How Do Police Dogs Learn to Track?

The process of training a police dog to track is "simple but lengthy," says Patrick T. Merritt, American Police Canine Association vice president. The keys to success are choosing the right dog, having patience and holding your temper. Police forces in the United States and Canada train dogs to track, sharing the same objective -- using their keen sense of smell to locate missing or wanted people. Preferred training methods differ sharply between the countries.
  1. Tracking vs. Trailing

    • Civilians might call it hair-splitting, but in the world of police dog training, tracking and trailing are distinct. When a dog tracks, he follows a combination of scents on the ground connected to the person his handler wants to find. Tracking dogs work most efficiently on an earthen surface with grass or other kinds of vegetation that retain odors after someone steps on them. In paved urban environments, though, a tracking dog is next to useless; so when police want canine assistance to find someone, they bring in dogs trained to follow the trail of scent left by particles falling off the skin of their quarry, whether in the air or on the ground.

    Prerequisites

    • Police dog trainers don't see eye-to-eye on techniques, but general understanding is that two things are absolutely essential: laying down a scent track and providing a motivator that makes the dog eager to follow it. Patrick T. Merritt uses food rewards at the beginning of training but progresses quickly to food smells -- created, for instance, by rubbing a hot dog on the soles of the shoes of the person to be tracked. Norm Nardi of the United States Police Canine Association takes a dim view of edible incentives, preferring to use a decoy or stand-in for the bad guy, right from the start. When the dog finds his quarry, he's rewarded with a happy tussle.

    Foot Step Tracking

    • As the name suggests, a dog trained in Foot Step Tracking or FST, the preferred technique in the United States, follows the scent clues inside each footstep his quarry has taken. From the outset of training, the dog is strictly discouraged from raising his head to sniff the air and from using any sense other than smell. Ideally, his step-by-step track should be continuous and unbroken; if the dog loses the scent, he indicates with a "negative" -- a change in body language -- that his handler understands. When this happens, the handler slowly circles back until the dog recovers the track.

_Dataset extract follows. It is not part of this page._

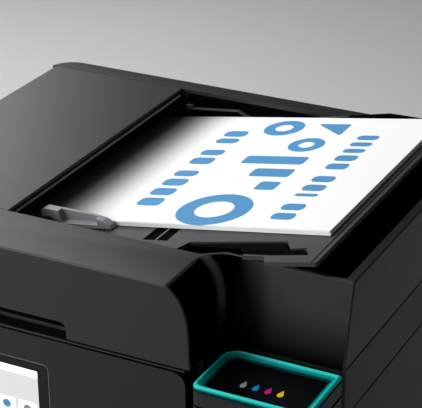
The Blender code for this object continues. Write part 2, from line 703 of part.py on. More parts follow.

    Tracking Through Drive

    • Ever since Wisconsin-based trainer Ed Frawley saw the way dogs are trained to track by the Royal Canadian Mounted Police, he's been an outspoken critic of FST, which he considers slow and inefficient. In the sole technique used by the RCMP since 1935, called tracking through drive or TTD, the dog is not required to keep his nose to the ground and moves at a very fast clip, his handler running behind him. TTD challenges the FST assumption that speed causes the dog to lose the scent track. With TTD, when a dog loses the track, he is trained to give his handler a negative within 20 feet, which means that the scent can be quickly picked up again, Frawley says.